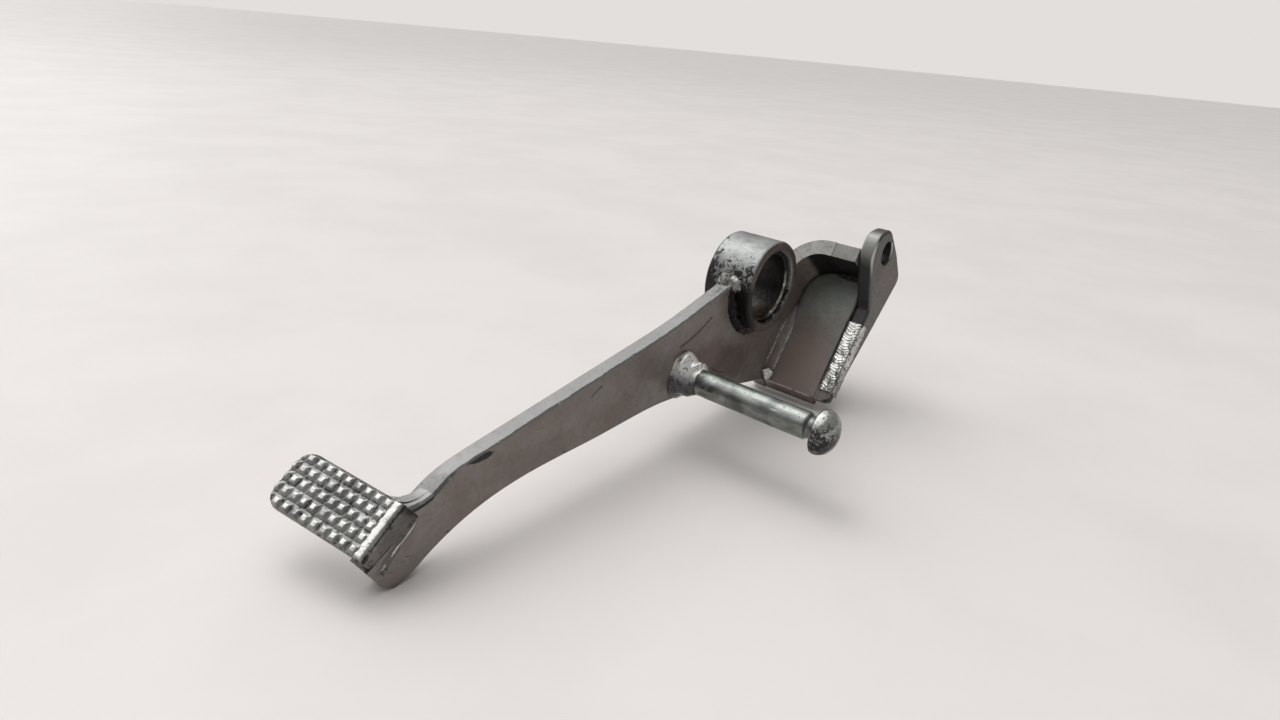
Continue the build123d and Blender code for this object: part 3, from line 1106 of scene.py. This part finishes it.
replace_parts(boss_bead("boss_bead_front", FACE_Y, 1, 3.1), "boss_weld_front")
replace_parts(boss_bead("boss_bead_rear", BACK_Y, -1, 8.4), "boss_weld_rear")
crown_at = math.radians(25)
crown_spot = arm(math.cos(crown_at), 0, math.sin(crown_at)) * (BOSS_R - 0.2)
crown_path = [
    crown_spot + Vector((0, y, 0)) - arm(0, 0, lower)
    for y, lower in ((6.0, 1.6), (4.0, 0.4), (0.6, 0.0), (-1.8, 0.1), (-4.2, 1.0))
]
bead(
    "boss_bead_top", smooth_path(crown_path, 24), arm(0.8, 0, 0.8), crown_look,
    width=3.9, height=0.85, ripple=0.04, pitch=2.0, rough=0.3, seed=1.3,
)

# -------------------------------------------------------------- spring peg
low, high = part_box("spring_peg")
peg_x = (low.x + high.x) / 2 / MM
peg_z = (low.z + high.z) / 2 / MM
head_r = (high.x - low.x) / 2 / MM
tip = high.y / MM


def peg_uneven(r, y, a):
    """Slightly wavy surface with small pits, rougher on the head."""
    at = Vector((math.cos(a) * r, y * 0.4, math.sin(a) * r))
    pits = max(0.0, noise.noise(at * 0.9 + Vector((4, 9, 2))) - 0.45)
    rough = 0.10 if y > HEAD_START else 0.05
    return rough * (noise.noise(at * 0.6) - 0.3) - 0.7 * pits * (r > 2)


dome = [
    (head_r * math.cos(t), HEAD_START + 1.0 + (tip - HEAD_START - 1.0) * math.sin(t) ** 0.92)
    for t in [math.radians(k * 90 / 14) for k in range(15)]
]
peg = lathe(
    "peg",
    [(0.001, BACK_Y + 0.2), (PEG_R, BACK_Y + 0.2), (PEG_R, BODY_END - 0.5),
     (PEG_R - 0.25, BODY_END - 0.1), (NECK_R + 0.5, BODY_END), (NECK_R, BODY_END + 0.5),
     (NECK_R, HEAD_START - 0.6), (NECK_R + 0.5, HEAD_START - 0.1),
     (head_r - 0.8, HEAD_START + 0.1), (head_r - 0.15, HEAD_START + 0.45)]
    + dome[:-1] + [(0.001, tip)],
    Vector((peg_x, 0, peg_z)), peg_look, 96, peg_uneven,
)
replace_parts(peg, "spring_peg")


def collar_uneven(r, y, a):
    """Melted lobes: a belly on the pad's side of the collar and a crest above it."""
    at = Vector((math.cos(a) * r, y, math.sin(a) * r))
    foot = y - FACE_Y
    shift = 0.9 * math.sin(a * 2 + 0.7)
    belly = max(0.0, math.cos(a - math.radians(70))) ** 2
    belly *= math.exp(-(((foot - 2.4 - shift) / 1.7) ** 2))
    crest = max(0.0, math.cos(a - math.radians(118))) ** 2
    crest *= math.exp(-(((foot - 5.2 + shift) / 1.0) ** 2))
    swell = 1.1 * noise.noise(at * 0.2 + Vector((1.5, 0, 6))) + 0.3 * noise.noise(at * 0.55)
    return (swell + 1.3 * belly + 1.2 * crest - 0.3) * soft_step(PEG_R - 0.6, PEG_R + 1.2, r)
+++
> _REQUEST_: Copy out all of the lines above exactly.

> _TASK ANSWER_:
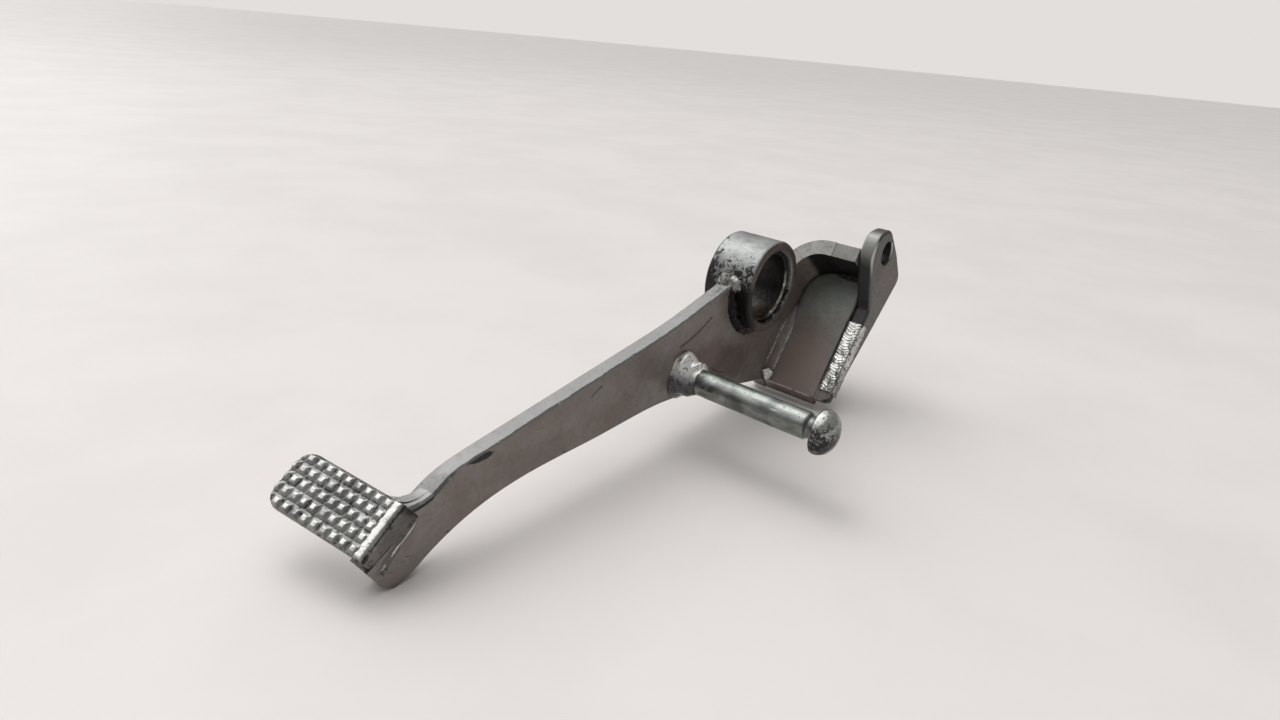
Continue the build123d and Blender code for this object: part 3, from line 1106 of scene.py. This part finishes it.
replace_parts(boss_bead("boss_bead_front", FACE_Y, 1, 3.1), "boss_weld_front")
replace_parts(boss_bead("boss_bead_rear", BACK_Y, -1, 8.4), "boss_weld_rear")
crown_at = math.radians(25)
crown_spot = arm(math.cos(crown_at), 0, math.sin(crown_at)) * (BOSS_R - 0.2)
crown_path = [
    crown_spot + Vector((0, y, 0)) - arm(0, 0, lower)
    for y, lower in ((6.0, 1.6), (4.0, 0.4), (0.6, 0.0), (-1.8, 0.1), (-4.2, 1.0))
]
bead(
    "boss_bead_top", smooth_path(crown_path, 24), arm(0.8, 0, 0.8), crown_look,
    width=3.9, height=0.85, ripple=0.04, pitch=2.0, rough=0.3, seed=1.3,
)

# -------------------------------------------------------------- spring peg
low, high = part_box("spring_peg")
peg_x = (low.x + high.x) / 2 / MM
peg_z = (low.z + high.z) / 2 / MM
head_r = (high.x - low.x) / 2 / MM
tip = high.y / MM


def peg_uneven(r, y, a):
    """Slightly wavy surface with small pits, rougher on the head."""
    at = Vector((math.cos(a) * r, y * 0.4, math.sin(a) * r))
    pits = max(0.0, noise.noise(at * 0.9 + Vector((4, 9, 2))) - 0.45)
    rough = 0.10 if y > HEAD_START else 0.05
    return rough * (noise.noise(at * 0.6) - 0.3) - 0.7 * pits * (r > 2)


dome = [
    (head_r * math.cos(t), HEAD_START + 1.0 + (tip - HEAD_START - 1.0) * math.sin(t) ** 0.92)
    for t in [math.radians(k * 90 / 14) for k in range(15)]
]
peg = lathe(
    "peg",
    [(0.001, BACK_Y + 0.2), (PEG_R, BACK_Y + 0.2), (PEG_R, BODY_END - 0.5),
     (PEG_R - 0.25, BODY_END - 0.1), (NECK_R + 0.5, BODY_END), (NECK_R, BODY_END + 0.5),
     (NECK_R, HEAD_START - 0.6), (NECK_R + 0.5, HEAD_START - 0.1),
     (head_r - 0.8, HEAD_START + 0.1), (head_r - 0.15, HEAD_START + 0.45)]
    + dome[:-1] + [(0.001, tip)],
    Vector((peg_x, 0, peg_z)), peg_look, 96, peg_uneven,
)
replace_parts(peg, "spring_peg")


def collar_uneven(r, y, a):
    """Melted lobes: a belly on the pad's side of the collar and a crest above it."""
    at = Vector((math.cos(a) * r, y, math.sin(a) * r))
    foot = y - FACE_Y
    shift = 0.9 * math.sin(a * 2 + 0.7)
    belly = max(0.0, math.cos(a - math.radians(70))) ** 2
    belly *= math.exp(-(((foot - 2.4 - shift) / 1.7) ** 2))
    crest = max(0.0, math.cos(a - math.radians(118))) ** 2
    crest *= math.exp(-(((foot - 5.2 + shift) / 1.0) ** 2))
    swell = 1.1 * noise.noise(at * 0.2 + Vector((1.5, 0, 6))) + 0.3 * noise.noise(at * 0.55)
    return (swell + 1.3 * belly + 1.2 * crest - 0.3) * soft_step(PEG_R - 0.6, PEG_R + 1.2, r)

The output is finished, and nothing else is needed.